There are three kinds of lies: lies, damned lies, and statistics. Yes, we reference Mark Twain in pointing out the dirty little secret of UVa. baseball: that it’s winning in spite of the fact that its offense is among the most anemic in the ACC.
At first glance at the stats, you don’t see the problem. Virginia is hitting .273 as a team in all games (conference and nonconference combined), good for fifth in the 14-team ACC, which, hey, ain’t bad. The Cavs are also fifth in the conference in runs per game (5.5) in all games, and third in the league in on-base percentage (.380) in all games.
Virginia might be 16-5 in ACC play, but it ain’t because of the offense, which in conference games only is hitting just .230, good for 11th in the ACC, and scoring 3.5 runs per game in conference play, good for 12th in the conference.
It’s the pitching and defense, with a team ERA of 2.07 in ACC games, nearly a run a game better than the ACC’s second-best team (Miami), that has Virginia at the top of the league standings, but how much longer the arms and the gloves can prop up those punchless bats remains to be seen.
“What we need to do is be consistent with what our approach is,” UVa. baseball coach Brian O’Connor said after Virginia’s 4-2 loss to North Carolina on Sunday. “We’ve been addressing it, and I hope at some point it sinks in, that we’ve just been way too passive. And when you’re passive like that, it’s really tough to get yourself going. And that’s where I think we can get better.”
UVa. scored just eight runs on the weekend, winning 3-2 on Friday and 3-1 on Saturday. This after taking two of three at home from Clemson last weekend while scoring just five runs in three games.

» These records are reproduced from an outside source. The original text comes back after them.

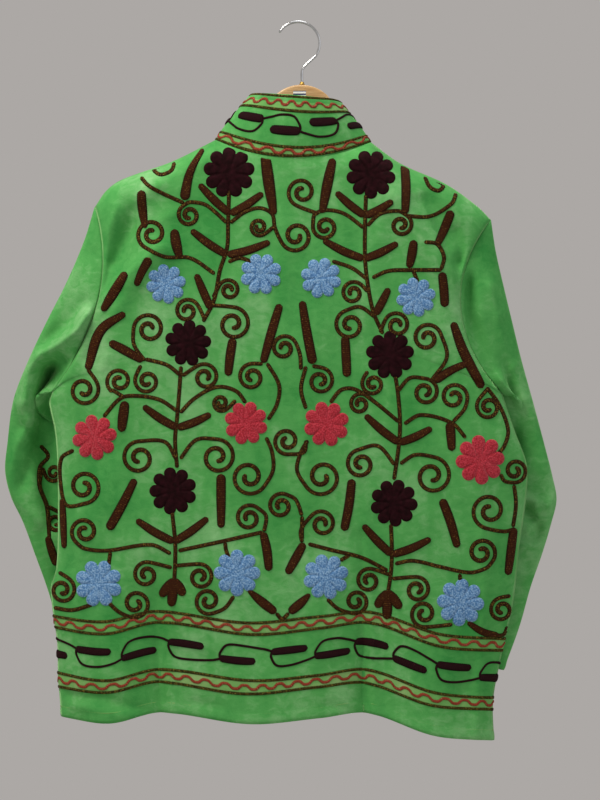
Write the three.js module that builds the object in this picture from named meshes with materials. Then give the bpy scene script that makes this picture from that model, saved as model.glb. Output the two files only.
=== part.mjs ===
// A velvet jacket with a stand collar, hanging closed on a flat wooden hanger.
// Millimetres, +Z up. The jacket's back faces -Y and its front faces +Y, so the wearer's left is at -X.
// The origin is the inside of the hook's top, where the hanger hangs.
// Every cloth piece is a wall: a grid of outer points, and the same grid moved in by the cloth's thickness.
import * as THREE from "three";

// Cloth and seams
const WALL = 2; // velvet with its backing cloth
const SEAM_GAP = 0.3; // between two pieces that are sewn together
const FRONT_GAP = 3; // between the two fronts, which meet edge to edge
const PETAL_LIFT = 0.8; // from the cloth to the underside of an applique flower
const PETAL_LIFT_AT_NECK = 2.4; // where the cloth turns up to the collar under it
const PETAL_THICKNESS = 1.6;
const PETALS = 8;
const NOTCH = 0.8; // radius between two petals, over the flower's radius

// Neck and collar
const NECK_LEFT = { x: -103, z: -146 }; // where the shoulder seam meets the collar
const NECK_RIGHT = { x: 91, z: -149 };
const NECK_DIP_BACK = 24; // how far the neckline drops at the centre back
const NECK_DIP_FRONT = 68;
const COLLAR_TOP = { x: -3, halfWidth: 57, back: 38, front: 60, zBack: -93, zFront: -146 };
const COLLAR_LEVEL = 3.5; // how long its top edge stays level before it dips to the front
const COLLAR_BULGE = 3; // the collar's middle stands this far out from a straight line

// Shoulders: how far below the seam the cloth turns from the ridge to the flat of the panel
const SHOULDER_TURN = 26;
const SECTION_POWER = 2.6; // how square the jacket's level sections are; 2 is an ellipse

// Folds die out at the panels' edges: over this share of the width, and this far below the shoulders
const FOLD_FREE = { share: 0.08, below: 30 };

// How many steps each grid has
const STEPS = { side: 16, armhole: 14, neck: 12, collar: 4, shoulder: { back: 11, front: 8 } };
const LEAST_STEP = 0.004; // columns nearer to a panel's edge than this share of the width are left out
const PLACE_ROUNDS = 12; // how often backPlace comes nearer to a point's place

// The outline of the body below the armholes, from the hem up
const SIDE_LEFT = [
  { z: -866, x: -296 },
  { z: -815, x: -300 },
  { z: -776, x: -301 },
  { z: -707, x: -309 },
  { z: -680, x: -302 },
  { z: -607, x: -300 },
  { z: -546, x: -301 },
  { z: -510, x: -304 },
  { z: -475, x: -311 },
  { z: -461, x: -307 },
];
const SIDE_RIGHT = [
  { z: -896, x: 245 },
  { z: -846, x: 244 },
  { z: -792, x: 254 },
  { z: -724, x: 269 },
  { z: -652, x: 277 },
  { z: -595, x: 285 },
  { z: -552, x: 286 },
  { z: -512, x: 272 },
  { z: -465, x: 256 },
];

// Each armhole is a loop from the shoulder tip to the underarm that bows towards the body
const ARMHOLE_LEFT = {
  top: { x: -254, z: -230 },
  bottom: { x: -307, z: -461 },
  bow: 32,
  back: 26,
  front: 16,
};
const ARMHOLE_RIGHT = {
  top: { x: 241, z: -246 },
  bottom: { x: 256, z: -465 },
  bow: -46,
  back: 26,
  front: 16,
};

// Shoulder seams and hem, by w, the share of the way from the left edge to the right
const SHOULDER_LEFT = [
  { w: 0, z: -230 },
  { w: 0.028, z: -210 },
  { w: 0.067, z: -196 },
  { w: 0.198, z: -172.5 },
  { w: 0.305, z: NECK_LEFT.z },
];
const SHOULDER_RIGHT = [
  { w: 0.697, z: NECK_RIGHT.z },
  { w: 0.77, z: -175 },
  { w: 0.889, z: -202 },
  { w: 0.968, z: -230 },
  { w: 1, z: -246 },
];
const NECK_W = { left: 0.305, right: 0.697 };
const HEM = [
  { w: 0, z: -866 },
  { w: 0.114, z: -873 },
  { w: 0.233, z: -860 },
  { w: 0.437, z: -873 },
  { w: 0.598, z: -866 },
  { w: 0.709, z: -861 },
  { w: 0.86, z: -888 },
  { w: 1, z: -896 },
];

// How far each face stands from the side seams' plane
const DEPTH = [
  { z: -896, back: 34, front: 16 },
  { z: -750, back: 38, front: 17 },
  { z: -600, back: 44, front: 18 },
  { z: -420, back: 46, front: 20 },
  { z: -320, back: 44, front: 24 },
  { z: -230, back: 41, front: 29 },
  { z: -120, back: 40, front: 30 },
];

// Folds: a ridge (height over 0) or trough from one end to the other, its width across, its fade towards the end
const BACK_FOLDS = [
  { name: "left hem trough", from: [-171, -880], to: [-176, -655], width: 30, height: -13, fade: 1 },
  { name: "right hem trough", from: [87, -880], to: [84, -560], width: 32, height: -14, fade: 1 },
  { name: "left hem ridge", from: [-236, -880], to: [-232, -690], width: 32, height: 6, fade: 1 },
  { name: "middle hem ridge", from: [-55, -880], to: [-45, -620], width: 55, height: 7, fade: 1 },
  { name: "right hem ridge", from: [170, -895], to: [176, -680], width: 38, height: 8, fade: 1 },
  { name: "long drag ridge, top", from: [130, -232], to: [185, -318], width: 19, height: 7, fade: 0 },
  { name: "long drag ridge, middle", from: [185, -318], to: [240, -425], width: 19, height: 12, fade: 0 },
  { name: "long drag ridge, foot", from: [240, -425], to: [268, -520], width: 20, height: 9, fade: 0.5 },
  { name: "hollow over the right arm", from: [160, -222], to: [214, -330], width: 18, height: -7, fade: 0 },
  { name: "left drag ridge", from: [-172, -286], to: [-262, -372], width: 18, height: 9, fade: 0 },
  { name: "hollow over the left arm", from: [-212, -238], to: [-232, -320], width: 20, height: -8, fade: 0 },
  { name: "left shoulder ridge", from: [-178, -205], to: [-240, -258], width: 13, height: 5, fade: 0 },
];
const FRONT_FOLDS = [
  { name: "left hem trough", from: [-150, -880], to: [-146, -640], width: 30, height: -8, fade: 1 },
  { name: "right hem trough", from: [128, -890], to: [122, -620], width: 30, height: -8, fade: 1 },
  { name: "left chest trough", from: [-120, -250], to: [-200, -400], width: 20, height: -6, fade: 0 },
  { name: "right chest trough", from: [110, -250], to: [190, -400], width: 20, height: -6, fade: 0 },
];

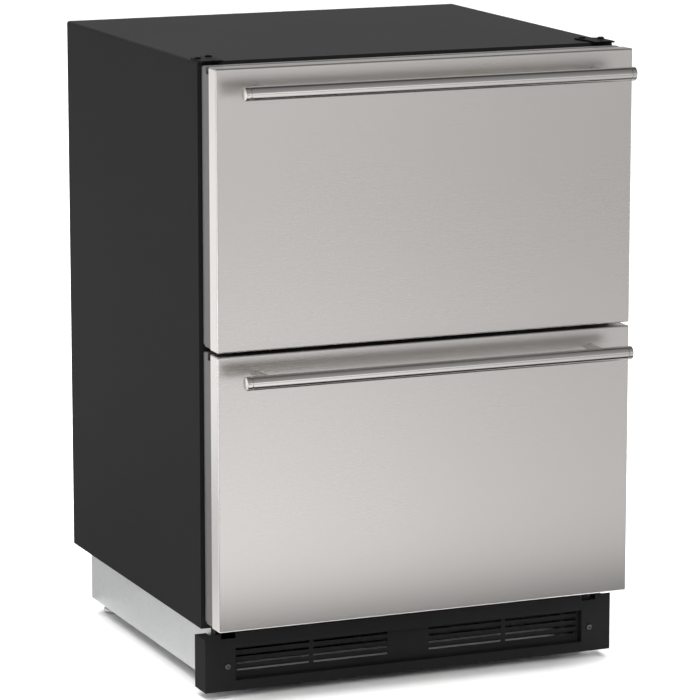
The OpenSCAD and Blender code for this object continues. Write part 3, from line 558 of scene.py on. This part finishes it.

It’s nice to be 4-2 with series wins on back-to-back weekends against Clemson and UNC, but an offense scoring 13 runs in six games means maximum pressure on the pitching staff and defense, which collapsed a bit on Sunday, with two seventh-inning errors giving Carolina a late insurance run after a workmanlike effort from starter Brandon Waddell, who gave up four runs, three earned, in six and a third effective innings.
Sunday did mark the return of left fielder Derek Fisher, a projected first-round pick in this summer’s MLB Draft, who missed 25 games after breaking a bone in his right wrist at Duke on March 9. Fisher hit eighth on Sunday, and went 0-for-3 at the plate, but if he can eventually contribute, on a pro-rated basis, anything like he did in 2013 (.306/.420/.505, 7 HR, 47 RBI) down the stretch in 2014, it will have to help the UVa. offense get healthy.
Fisher’s absence seemed to put more pressure on fellow middle-of-the-order guys Mike Papi, who is hitting .298/.461/.481 with six homers and 33 RBI in 2014 after putting up otherworldly numbers in 2013 (.393/.527/.625, 6 HR, 55 RBI), and Joe McCarthy (.333/.464/.454, 4 HR, 50 RBI in 2013, .285/.400/.444, 3 HR, 30 RBI in 2014).
Fisher is likely to return to his customary fifth spot in the order in the coming days, perhaps pushing Nick Howard (.255/.298/.327) down to the bottom part of the order, giving O’Connor a top five beginning with Branden Cogswell (.300/.401/.340, 28 runs scored in 2014) and Daniel Pinero (.266/.395./.290, 20 runs scored) and then lumping Papi, McCarthy and Fisher in the run-producing spots.
A wise move might be to replace Pinero in the two spot with the red-hot John LaPrise (.390/.442/.455 in 24 games), then sticking with Howard at six and putting Pinero down to what some look at as the second leadoff spot at number nine in the order.
It all hinges on a healthy Fisher being able to reprise his 2013.
“We have a lot of moving parts. Our lineup really hasn’t been consistent all year long,” O’Connor said. “But certainly (Fisher’s) talent dictates that he will hit somewhere toward the middle of the lineup. Once he gets an opportunity to get some at bats and things like that, we’ll have to look to see where he ends up.”
Even with the offensive struggles, Virginia is 33-7 right now, and even with Miami breathing down the Cavs’ necks, the team will go to Tallahassee next weekend first place in the coastal division.
But the goals for this loaded roster are not to just win the coastal division or even the ACC. It’s Omaha or Bust.
To get there, and win there, the offense is going to have to shoulder its part of the load.
“We’re doing the best that we can to find the right mix to give us the best opportunity to score runs, so we’ll have to adjust it when we get to that point,” O’Connor said.